It is possible to replace the independent variable with any mathematical expression, not just a numeral. For instance, if the independent variable is itself a function of another variable, then it could be replaced with the value of that function. This is called composition, and is discussed next.

Functions can be manipulated in the same manner as any other variable; they can be added, multiplied, raised to powers, etc. For instance, let

${\displaystyle f(x)=3x+2}$ and

${\displaystyle g(x)=x^2}$.

Then

${\displaystyle \begin{array}{cc}f+g& =(f+g)(x)\\ & =f(x)+g(x)\\ & =(3x+2)+(x^2)\\ & =x^2+3x+2\end{array}}$,

${\displaystyle \begin{array}{cc}f-g& =(f-g)(x)\\ & =f(x)-g(x)\\ & =(3x+2)-(x^2)\\ & =-x^2+3x+2\end{array}}$,

${\displaystyle \begin{array}{cc}f\times g& =(f\times g)(x)\\ & =f(x)\times g(x)\\ & =(3x+2)\times (x^2)\\ & =3x^3+2x^2\end{array}}$,

${\displaystyle \begin{array}{cc}\frac{f}{g}& =\left(\frac{f}{g}\right)(x)\\ & =\frac{f(x)}{g(x)}\\ & =\frac{3x+2}{x^2}\\ & =\frac{3}{x}+\frac{2}{x^2}\end{array}}$.

However, there is one particular way to combine functions which cannot be done with other variables. The value of a function ${\displaystyle f}$ depends upon the value of another variable ${\displaystyle x}$; however, that variable could be equal to another function ${\displaystyle g}$, so its value depends on the value of a third variable. If this is the case, then the first variable is a function ${\displaystyle h}$ of the third variable; this function (${\displaystyle h}$) is called the composition of the other two functions (${\displaystyle f}$ and ${\displaystyle g}$). Composition is denoted by

${\displaystyle f\circ g=(f\circ g)(x)=f(g(x))}$.

This can be read as either "f composed with g" or "f of g of x."

For instance, let

${\displaystyle f(x)=3x+2}$ and

${\displaystyle g(x)=x^2}$.

Then

${\displaystyle \begin{array}{cc}h(x)& =f(g(x))\\ & =f(x^2)\\ & =3(x^2)+2\\ & =3x^2+2\end{array}}$.

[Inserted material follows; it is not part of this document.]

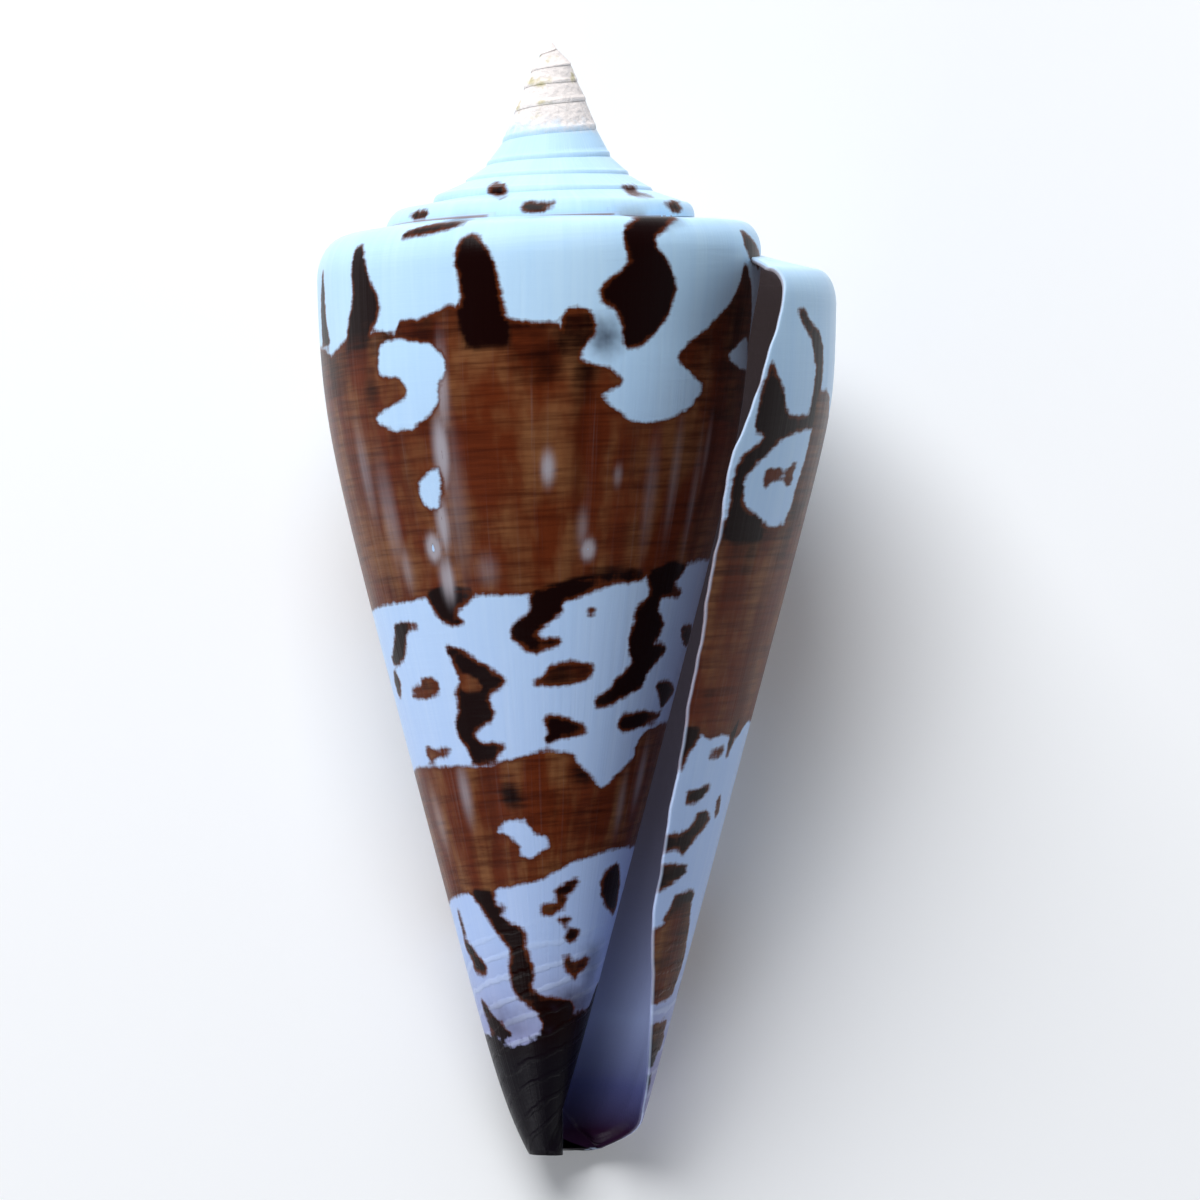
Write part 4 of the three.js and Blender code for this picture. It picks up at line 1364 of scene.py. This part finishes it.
@dataclass
class ConeShell:
    """The whole shell: its winding sheet, its markings and the way it lies."""

    growth: Growth = field(default_factory=Growth)
    finish: ShellFinish = field(default_factory=ShellFinish)
    pitch: float = 14.3
    worn_flat: float = 0.45

    def lying(self, points: Array) -> tuple[Array, Matrix]:
        """Lay the upright shell on its back, inside the box of the solid that it stands for.

        Args:
            points: the upright shell's points in millimetres.

        Returns:
            The points in metres, and the matrix that took them there.
        """
        tilt = Matrix.Rotation(math.radians(self.pitch - 90.0), 4, "X")
        turned = points @ np.array(tilt.to_3x3()).T * MM
        low, high = (np.array(v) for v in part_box("shell"))
        shift = (low + high - turned.max(axis=0) - turned.min(axis=0)) / 2.0
        shift[2] = low[2] - turned[:, 2].min() - self.worn_flat * MM
        log.info("over the solid's box by %s mm", np.round((turned + shift - high).max(axis=0) / MM, 3))
        matrix = Matrix.Translation(Vector(shift)) @ Matrix.Scale(MM, 4) @ tilt
        return np.clip(turned + shift, low, high), matrix

    def soft_spots(self, grid: Grid, spots: Array) -> Array:
        """Lay soft round spots on the sheet.

        Args:
            grid: the points.
            spots: a row for each spot, of turn, height, half breadth, half height and strength.

        Returns:
            The strongest spot at each point, each fading as a bell with the distance.
        """
        turn, z = grid.turn.ravel(), grid.height.ravel()
        total = np.zeros(len(turn))
        for at, height, breadth, tall, strength in spots:
            scale = 2.0 * np.pi * float(self.growth.side_radius(at, height))
            reach = ((turn - at) * scale / breadth) ** 2 + ((z - height) / tall) ** 2
            total = np.maximum(total, strength * np.exp(-np.minimum(reach, 50.0)))
        return total

    def spots_in_front(self, grid: Grid, marks: Markings, spots: tuple[SoftSpot, ...]) -> Array:
        """Lay soft spots on the sheet, each given as seen from in front.

        Args:
            grid: the points.
            marks: the markings, which know where a place seen from in front is on the sheet.
            spots: the spots.

        Returns:
            The strongest spot at each point.
        """
        middles = np.concatenate([marks.to_sheet(((s.across, s.up),), s.spread) for s in spots])
        sizes = np.array([(s.breadth, s.height, s.strength) for s in spots])
        return self.soft_spots(grid, np.concatenate([middles, sizes], axis=1))

    def build(self) -> tuple[bpy.types.Object, Matrix]:
        """Build the shell's mesh and dress it.

        Returns:
            The object, and the matrix from the upright shell in millimetres to where it lies.
        """
        surface = SheetSurface(self.growth)
        marks = Markings(self.growth)
        whorl, spire = surface.last_whorl(), surface.spire()
        grids = [whorl, spire]
        pigment, depth = marks.pigment(whorl)
        upper_pigment, upper_depth = marks.spire_pigment(whorl)
        depth = np.where(upper_pigment > pigment, upper_depth, depth)
        pigment = np.maximum(pigment, upper_pigment)
        depth = np.maximum(depth, self.spots_in_front(whorl, marks, DUSKS))
        spire_pigment, spire_depth = marks.spire_pigment(spire)
        points = np.concatenate([g.points.reshape(-1, 3) for g in grids])
        faces = np.concatenate([whorl.faces(0), spire.faces(whorl.turn.size)])
        placed, matrix = self.lying(points)
        mesh = bpy.data.meshes.new("shell_surface")
        mesh.from_pydata(placed.tolist(), [], faces.tolist())
        mesh.polygons.foreach_set("use_smooth", np.ones(len(faces), bool))
        values = {
            "pigment": np.concatenate([pigment, spire_pigment]),
            "depth": np.concatenate([depth, spire_depth]),
            "inside": np.concatenate([g.inside.ravel() for g in grids]),
            "smoke": np.concatenate([self.soft_spots(g, np.array(SMOKE)) for g in grids]),
            # pale veils, partly a painted highlight along the long streak left of the middle
            "veil_and_highlight": np.concatenate([self.spots_in_front(g, marks, VEILS_AND_HIGHLIGHT) for g in grids]),
        }
        for name, value in values.items():
            mesh.attributes.new(name, "FLOAT", "POINT").data.foreach_set("value", value.astype(np.float32))
        turn = np.concatenate([g.turn.ravel() for g in grids])
        height = np.concatenate([g.height.ravel() for g in grids])
        corners = np.empty(len(mesh.loops), np.int32)
        mesh.loops.foreach_get("vertex_index", corners)
        uv = np.stack([turn[corners], height[corners] / self.growth.length], axis=1)
        mesh.uv_layers.new(name="growth").data.foreach_set("uv", uv.astype(np.float32).ravel())
        mesh.materials.append(self.finish.build())
        mesh.update()
        shell = bpy.data.objects.new("shell_surface", mesh)
        bpy.context.scene.collection.objects.link(shell)
        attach(shell, "root")
        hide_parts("shell")
        return shell, matrix


# ---------------------------------------------------------------- the studio


@dataclass(frozen=True)
class Lamp:
    """A soft square lamp that faces the shell: its place in metres, its watts and its side."""

    name: str
    place: tuple[float, float, float]
    power: float
    size: float
    colour: Colour


@dataclass
class Studio:
    """The table, the lights and the camera."""

    eye_distance: float = 430.0
    aim: tuple[float, float] = (3.2, 37.4)
    frame_width: float = 80.9
    sensor: float = 36.0
    table_finish: TableFinish = field(default_factory=TableFinish)
    table_half: float = 1.5
    lamps: tuple[Lamp, ...] = (
        Lamp("key", (-0.17, 0.45, 0.52), 6.1, 0.5, rgb(250, 252, 255)),
        Lamp("fill", (-0.45, -0.8, 0.26), 2.6, 0.4, rgb(248, 250, 255)),
    )
    air: tuple[tuple[float, Colour], ...] = (
        (0.0, rgb(208, 214, 222)),
        (0.35, rgb(150, 156, 166)),
        (0.75, rgb(56, 60, 66)),
    )

    def table(self) -> None:
        """Make the table top as one large square at the height that the shell rests on."""
        size = self.table_half
        mesh = bpy.data.meshes.new("table_top")
        corners = [(-size, -size, 0.0), (size, -size, 0.0), (size, size, 0.0), (-size, size, 0.0)]
        mesh.from_pydata(corners, [], [(0, 1, 2, 3)])
        mesh.materials.append(self.table_finish.build())
        table = bpy.data.objects.new("table_top", mesh)
        bpy.context.scene.collection.objects.link(table)

    def hang(self, lamp: Lamp) -> None:
        """Hang one lamp and turn it to the shell.

        Args:
            lamp: the lamp.
        """
        data = bpy.data.lights.new(lamp.name, "AREA")
        data.energy, data.size, data.color = lamp.power, lamp.size, lamp.colour[:3]
        light = bpy.data.objects.new(lamp.name, data)
        place = Vector(lamp.place)
        light.location = place
        light.rotation_euler = (-place).to_track_quat("-Z", "Y").to_euler()
        bpy.context.scene.collection.objects.link(light)

    def lights(self) -> None:
        """Light the shell from beyond its apex, fill in from its front end, and add pale air."""
        for lamp in self.lamps:
            self.hang(lamp)
        world = bpy.data.worlds.new("studio_air")
        world.use_nodes = True
        n = NodeTree(world)
        split = n.add("ShaderNodeSeparateXYZ")
        n.set(split.inputs[0], n.add("ShaderNodeTexCoord").outputs["Generated"])
        background = n.add("ShaderNodeBackground")
        n.set(background.inputs[0], n.ramp(split.outputs[2], self.air))
        n.tree.links.new(background.outputs[0], n.add("ShaderNodeOutputWorld").inputs[0])
        bpy.context.scene.world = world

    def camera(self, lie: Matrix) -> None:
        """Set the camera square to the shell's axis, on the side of the opening.

        Args:
            lie: the matrix from the upright shell in millimetres to where it lies.
        """
        target = lie @ Vector((self.aim[0], 0.0, self.aim[1]))
        eye = lie @ Vector((self.aim[0], -self.eye_distance, self.aim[1]))
        apex = lie @ Vector((self.aim[0], 0.0, self.aim[1] + 1.0)) - target
        back = (eye - target).normalized()
        right = apex.normalized().cross(back)
        turn = Matrix((right, back.cross(right), back)).transposed()
        data = bpy.data.cameras.new("camera")
        data.sensor_width = self.sensor
        data.lens = self.sensor * self.eye_distance / self.frame_width
        data.clip_start, data.clip_end = 0.01, 10.0
        camera = bpy.data.objects.new("camera", data)
        camera.matrix_world = Matrix.Translation(eye) @ turn.to_4x4()
        bpy.context.scene.collection.objects.link(camera)
        bpy.context.scene.camera = camera

    def build(self, lie: Matrix) -> None:
        """Build the whole studio round the shell.

        Args:
            lie: the matrix from the upright shell in millimetres to where it lies.
        """
        self.table()
        self.lights()
        self.camera(lie)


def main() -> None:
    """Build the shell and its studio."""
    logging.basicConfig(level=logging.INFO, format="%(name)s: %(message)s")
    bpy.context.scene.view_settings.view_transform = "Standard"
    shell, lie = ConeShell().build()
    log.info("%s: %d faces", shell.name, len(shell.data.polygons))
    Studio().build(lie)
    log.info("studio: table, lights and camera")


if __name__ == "__main__":
    main()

Here, ${\displaystyle h}$ is the composition of ${\displaystyle f}$ and ${\displaystyle g}$. Note that composition is not commutative:

${\displaystyle f(g(x))=3x^2+2}$, and

${\displaystyle \begin{array}{cc}g(f(x))& =g(3x+2)\\ & =(3x+2{)}^2\\ & =9x^2+12x+4\end{array}}$

so ${\displaystyle f(g(x))\ne g(f(x))}$.

Composition of functions is very common, mainly because functions themselves are common. For instance: addition, multiplication, etc., can be represented as functions of more than one independent variable:

${\displaystyle \mathrm{plus}(x,y)=x+y}$,

${\displaystyle \mathrm{times}(x,y)=x\times y}$, etc.

Thus, the expression ${\displaystyle 2\times 3+4}$ is a composition of functions:

${\displaystyle 2\times 3+4}$	= ${\displaystyle \mathrm{times}(2,3)+4}$
	= ${\displaystyle \mathrm{plus}(\mathrm{times}(2,3),4)}$.

Since the function times equals ${\displaystyle 6}$ if ${\displaystyle x=2}$ and ${\displaystyle y=3}$, then

${\displaystyle \mathrm{plus}(\mathrm{times}(2,3),4)=\mathrm{plus}(6,4)}$.

Since the function plus equals ${\displaystyle 10}$ if ${\displaystyle x=6}$ and ${\displaystyle y=4}$, then

${\displaystyle (2\times 3)+4=\mathrm{plus}(\mathrm{times}(2,3),4)=\mathrm{plus}(6,4)=10}$.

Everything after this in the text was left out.